Selectively meshed surface representation

Abstract Surface rendering is an important technique for volume visualization. Any surface rendering algorithm has two phases—surface generation and rendering. We present a new surface rendering algorithm, which focuses on constructing the surface in a manner that speeds up the rendering phase. The motivation behind this is to reduce the response time for surface manipulations such as interactive rotations. We utilize a MC-like (Marching Cubes) approach to calculate the intersection points and their normals for each cube. But we dynamically link the intersection points to form triangles within the cube according to the locations of the last and the next visited neighboring cubes so that a good meshed surface can be generated.

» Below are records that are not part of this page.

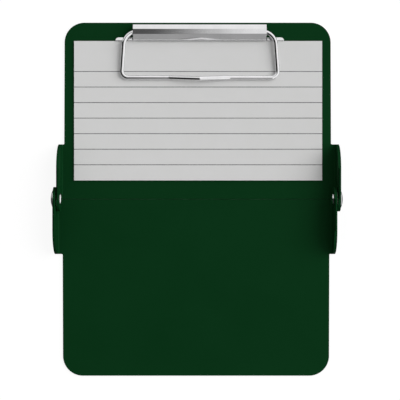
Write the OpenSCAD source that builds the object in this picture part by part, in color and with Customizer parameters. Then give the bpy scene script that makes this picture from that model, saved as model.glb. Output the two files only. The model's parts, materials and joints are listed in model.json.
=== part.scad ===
// Folding pocket clipboard: two equal sheet aluminium panels joined by two ear hinges, with a
// low wire clip riveted along the top edge of the upper panel and a thin stack of ruled cards.
// The origin is on the table under the middle of the seam. +Y runs towards the clip, +X to the
// right, and +Z up. Opened flat, both panels rest on the table.

/* [Panels] */
// Width of each panel between its straight sides
panel_w = 136.4; // [130:0.1:145]
// Length of each panel from the seam to its outer edge
panel_l = 90.5; // [88:0.1:100]
// Radius of the two outer corners
corner_r = 10.2; // [4:0.1:20]
// Thickness of the aluminium sheet
sheet_t = 1.4; // [1:0.1:1.8]
// Gap between the two panels' edges at the seam
seam_gap = 0.15; // [0.1:0.05:0.4]
// Sideways shift of each panel, which nests one ear inside the other
panel_shift = 0.41; // [0.3:0.01:0.6]

/* [Hinge ears] */
// Height of the hinge pins above the panels' top faces
pin_h = 6.45; // [6:0.05:8]
// Radius of the ears' round noses about the pin
nose_r = 6.2; // [5:0.1:6.2]
// Distance from the seam to the ears' far ends
ear_l = 28.1; // [20:0.1:40]
// Distance from a panel's middle to the inner face of its inboard ear
ear_in = 69.69; // [69:0.01:71]
// Space between two ears that pass each other
ear_gap = 0.495; // [0.4:0.005:0.6]
// Inside radius of the bend at the foot of an ear
bend_r = 0.8; // [0.4:0.1:0.8]

/* [Hinge rivets] */
// Diameter of the rivets' shanks
shank_d = 4; // [3:0.1:5]
// Radial running clearance between a shank and the lower panel's ears
run_gap = 0.06; // [0.03:0.01:0.1]
// Diameter of the outer heads
head_d = 8.8; // [7:0.1:10]
// Height of the outer heads
head_h = 1.4; // [1:0.1:2]
// Diameter of the heads that are set inside the ears
set_d = 5.9; // [5:0.1:7]
// Height of the heads that are set inside the ears
set_h = 1.3; // [0.8:0.05:1.4]

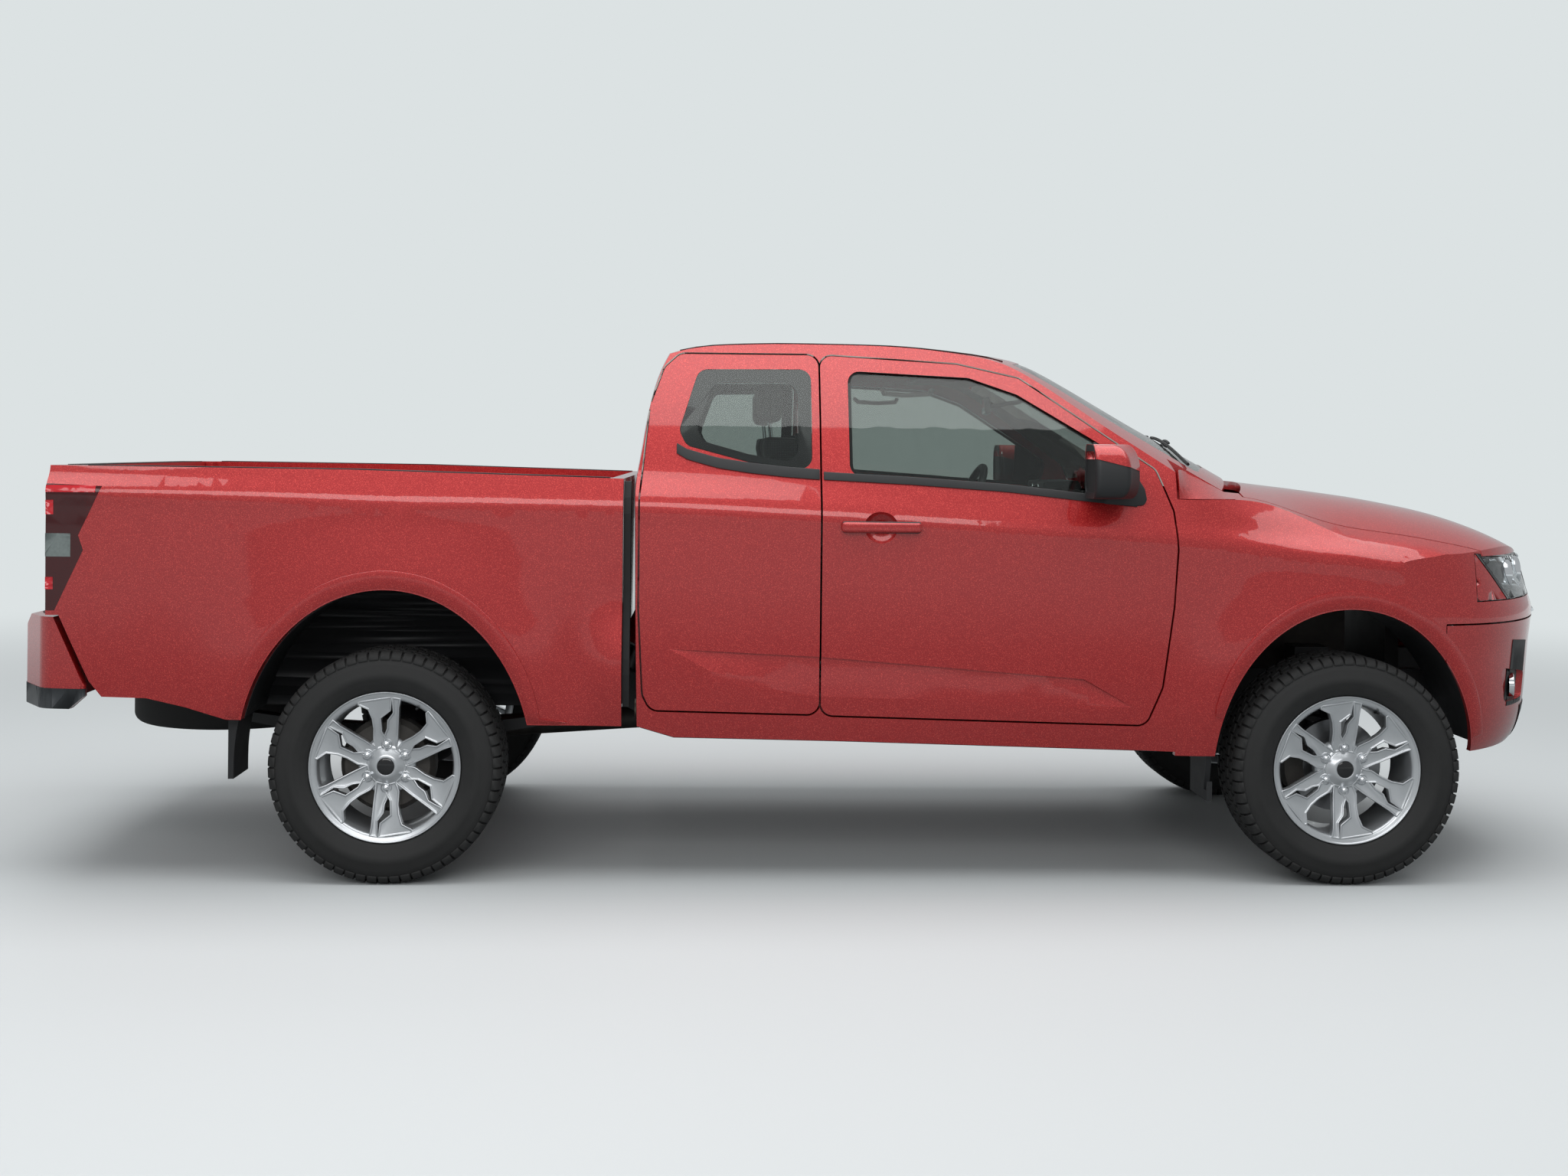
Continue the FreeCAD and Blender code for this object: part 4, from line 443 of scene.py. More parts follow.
def rounded_outline(points: Sequence[tuple[float, float]], radius: float,
                    steps: int = 4) -> list[tuple[float, float]]:
    """Rounds the corners of a flat outline.

    Args:
        points: The corners.
        radius: The corner radius.
        steps: Pieces of each round.

    Returns:
        The outline with its round corners.
    """
    result = []
    count = len(points)
    for index, corner in enumerate(points):
        here = Vector(corner)
        back = Vector(points[index - 1]) - here
        ahead = Vector(points[(index + 1) % count]) - here
        room = min(back.length, ahead.length) * 0.45
        half = back.angle(ahead) / 2
        reach = min(radius / math.tan(half), room) if half < 1.55 else 0
        if reach <= 1e-6:
            result.append((here.x, here.y))
            continue
        start = here + back.normalized() * reach
        end = here + ahead.normalized() * reach
        for step in range(steps + 1):
            t = step / steps
            place = start * (1 - t) ** 2 + here * 2 * t * (1 - t) + end * t ** 2
            result.append((place.x, place.y))
    return result


def inset_outline(points: Sequence[tuple[float, float]],
                  margin: float) -> list[tuple[float, float]]:
    """Moves a flat outline inwards.

    Args:
        points: The outline.
        margin: How far it moves in; a negative margin moves it out.

    Returns:
        The moved outline, with as many points.
    """
    area = sum(a[0] * b[1] - b[0] * a[1] for a, b in zip(points, list(points[1:]) + [points[0]]))
    turn = 1 if area > 0 else -1
    count = len(points)
    result = []
    for index, corner in enumerate(points):
        here = Vector(corner)
        first = here - Vector(points[index - 1])
        second = Vector(points[(index + 1) % count]) - here
        if first.length < 1e-7 or second.length < 1e-7:
            result.append(tuple(here))
            continue
        first.normalize()
        second.normalize()
        inward = Vector((-first.y, first.x)) * turn + Vector((-second.y, second.x)) * turn
        scale = max(inward.length_squared / 2, 0.35)
        result.append(tuple(here + inward * (margin / scale)))
    return result


# ---- finishes ----


def linear(code: str) -> tuple[float, float, float, float]:
    """Turns a colour written as sRGB hex into the linear value that a shader takes.

    Args:
        code: Six hex digits.

    Returns:
        Linear red, green and blue, and 1.
    """
    channels = [int(code[i:i + 2], 16) / 255 for i in (0, 2, 4)]
    values = [c / 12.92 if c <= 0.04045 else ((c + 0.055) / 1.055) ** 2.4 for c in channels]
    return (values[0], values[1], values[2], 1.0)


def add_node(tree: bpy.types.NodeTree, kind: str, settings: dict | None = None,
             links: dict | None = None) -> bpy.types.Node:
    """Adds a shader node with its settings and the links into it.

    Args:
        tree: The node tree.
        kind: The node's type.
        settings: Properties, or values of named or numbered sockets where the key is ("in", x).
        links: For each input socket, the (node, output) that feeds it.

    Returns:
        The new node.
    """
    node = tree.nodes.new(kind)
    for key, value in (settings or {}).items():
        if isinstance(key, tuple):
            node.inputs[key[1]].default_value = value
        else:
            setattr(node, key, value)
    for socket, (source, output) in (links or {}).items():
        tree.links.new(source.outputs[output], node.inputs[socket])
    return node


def set_ramp(node: bpy.types.Node, stops: Sequence[tuple[float, tuple]]) -> bpy.types.Node:
    """Sets the stops of a colour ramp.

    Args:
        node: The ramp node.
        stops: Places and colours.

    Returns:
        The same node.
    """
    elements = node.color_ramp.elements
    while len(elements) < len(stops):
        elements.new(0.5)
    for element, (place, colour) in zip(elements, stops):
        element.position = place
        element.color = colour
    return node


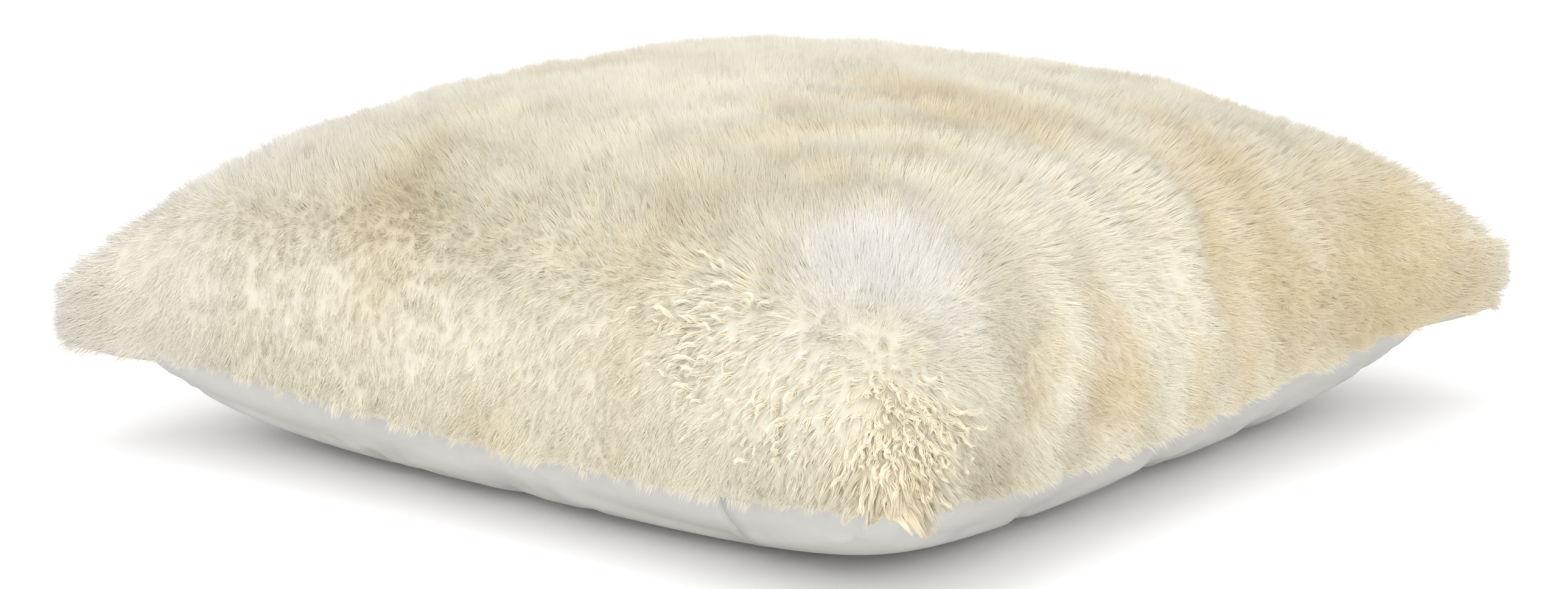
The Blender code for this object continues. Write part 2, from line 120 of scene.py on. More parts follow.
def makeStudio():
    world = bpy.data.worlds.new("studio")
    bpy.context.scene.world = world
    world.use_nodes = True
    background = world.node_tree.nodes["Background"]
    background.inputs["Color"].default_value = (1.0, 1.0, 1.0, 1.0)
    background.inputs["Strength"].default_value = studio["world"]
    bpy.context.scene.view_settings.view_transform = "Standard"
    bpy.ops.mesh.primitive_plane_add(size=studio["floorSize"], location=(0.0, 0.0, 0.0))
    floor = bpy.context.object
    floor.name = "floor"
    plain = bpy.data.materials.new("paleFloor")
    plain.use_nodes = True
    shader = plain.node_tree.nodes["Principled BSDF"]
    shader.inputs["Base Color"].default_value = (*studio["floor"], 1.0)
    shader.inputs["Roughness"].default_value = 0.9
    shader.inputs["Specular IOR Level"].default_value = 0.1
    floor.data.materials.append(plain)
    for name, place, size, power in studio["lights"]:
        bpy.ops.object.light_add(type="AREA", location=place)
        lamp = bpy.context.object
        lamp.name = name
        lamp.data.energy = power
        lamp.data.size = size
        away = Vector(place) - Vector(studio["aim"])
        lamp.rotation_euler = away.to_track_quat("Z", "Y").to_euler()


makeStudio()
stageDone("camera and studio")


# Node helpers


class Wire:  # a socket that can be used in sums, which adds their Math nodes
    def __init__(self, tree, socket):
        self.tree, self.socket = tree, socket

    def maths(self, operation, other, swapped=False):
        node = self.tree.nodes.new("ShaderNodeMath")
        node.operation = operation
        values = (other, self) if swapped else (self, other)
        for slot, value in zip(node.inputs, values):
            if isinstance(value, Wire):
                self.tree.links.new(value.socket, slot)
            else:
                slot.default_value = value
        return Wire(self.tree, node.outputs[0])

    def __add__(self, other):
        return self.maths("ADD", other)

    def __sub__(self, other):
        return self.maths("SUBTRACT", other)

    def __rsub__(self, other):
        return self.maths("SUBTRACT", other, swapped=True)

    def __mul__(self, other):
        return self.maths("MULTIPLY", other)

    __radd__ = __add__
    __rmul__ = __mul__


finishes = {}


class Finish:  # a material and its node tree
    def __init__(self, name):
        self.material = finishes[name] = bpy.data.materials.new(name)
        self.material.use_nodes = True
        self.tree = self.material.node_tree
        self.shader = self.tree.nodes["Principled BSDF"]

    def join(self, value, slot):
        if isinstance(value, Wire):
            self.tree.links.new(value.socket, slot)
        else:
            slot.default_value = value

    def node(self, kind, settings=None, output=0, **sockets):  # i3 is socket 3, other words are names
        made = self.tree.nodes.new(kind)
        for key, value in (settings or {}).items():
            setattr(made, key, value)
        for key, value in sockets.items():
            numbered = key[0] == "i" and key[1:].isdigit()
            self.join(value, made.inputs[int(key[1:])] if numbered else made.inputs[key])
        return Wire(self.tree, made.outputs[output])

    def position(self):
        return self.node("ShaderNodeTexCoord", output="Object")

    def attribute(self, name):
        return self.node("ShaderNodeAttribute", {"attribute_name": name}, output="Fac")

    def noise(self, where, scale, detail=2.0, rough=0.5):
        return self.node("ShaderNodeTexNoise", Vector=where, Scale=scale, Detail=detail, Roughness=rough)

    def ramp(self, value, low, high, bottom=0.0, top=1.0):
        settings = {"interpolation_type": "SMOOTHSTEP"}
        return self.node("ShaderNodeMapRange", settings, i0=value, i1=low, i2=high, i3=bottom, i4=top)

    def mix(self, share, first, second):
        return self.node("ShaderNodeMix", {"data_type": "RGBA"}, output=2, i0=share, i6=first, i7=second)

    def bump(self, height, strength, distance):
        return self.node("ShaderNodeBump", Height=height, Strength=strength, Distance=distance)

    def set(self, **sockets):
        names = {"colour": "Base Color", "rough": "Roughness", "normal": "Normal", "metal": "Metallic",
                 "sheen": "Sheen Weight", "sheenRough": "Sheen Roughness", "specular": "Specular IOR Level"}
        for key, value in sockets.items():
            self.join(value, self.shader.inputs[names[key]])
        return self.material


# Shape of the cushion: p and q run from -1 to 1 across it, evenly over the cloth, and u and v
# are the same places as seen from above

shape = {
    "half": 0.285,
    "pull": 0.016,  # how far each side is drawn in between the corners
    "pullStart": 0.70,
    "cornerHeight": 0.0765,
    "cornerTwist": 0.0065,
    "seamSag": 0.020,
    "crown": 0.190,
    "topPower": 2.9,
    "topRoot": 0.43,
    "bellyPower": 3.0,
    "bellyRoot": 0.33,
    "bellyFull": 1.15,
}
softWaves = {"count": 7, "spread": 0.55, "level": 2.6}


def between(value, start, end=1.0):  # a smooth rise from 0 at the start to 1 at the end
    t = np.clip((value - start) / (end - start), 0.0, 1.0)
    return t * t * (3 - 2 * t)


def unit(vectors):
    return vectors / np.maximum(np.linalg.norm(vectors, axis=-1, keepdims=True), 1e-9)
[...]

The difficulty with such an approach is that thousands of special cases need to be considered. But, we have found that the occurrence of five specific configurations out of the 14 basic MC cube configurations account for over 95% of all the cubes intersected by the iso-surface in most data sets. We process cubes belonging to these five configurations in a mesh mode, and the rest are processed in a non-mesh mode. As a result, the number of special cases are reduced substantially. Then a very careful analysis of the five configurations for mesh processing leads to just 136 cases, which makes the algorithm very simple. Test results show that the rendering time is almost halved compared to the time required for the rendering of a non-meshed surface generated by MC.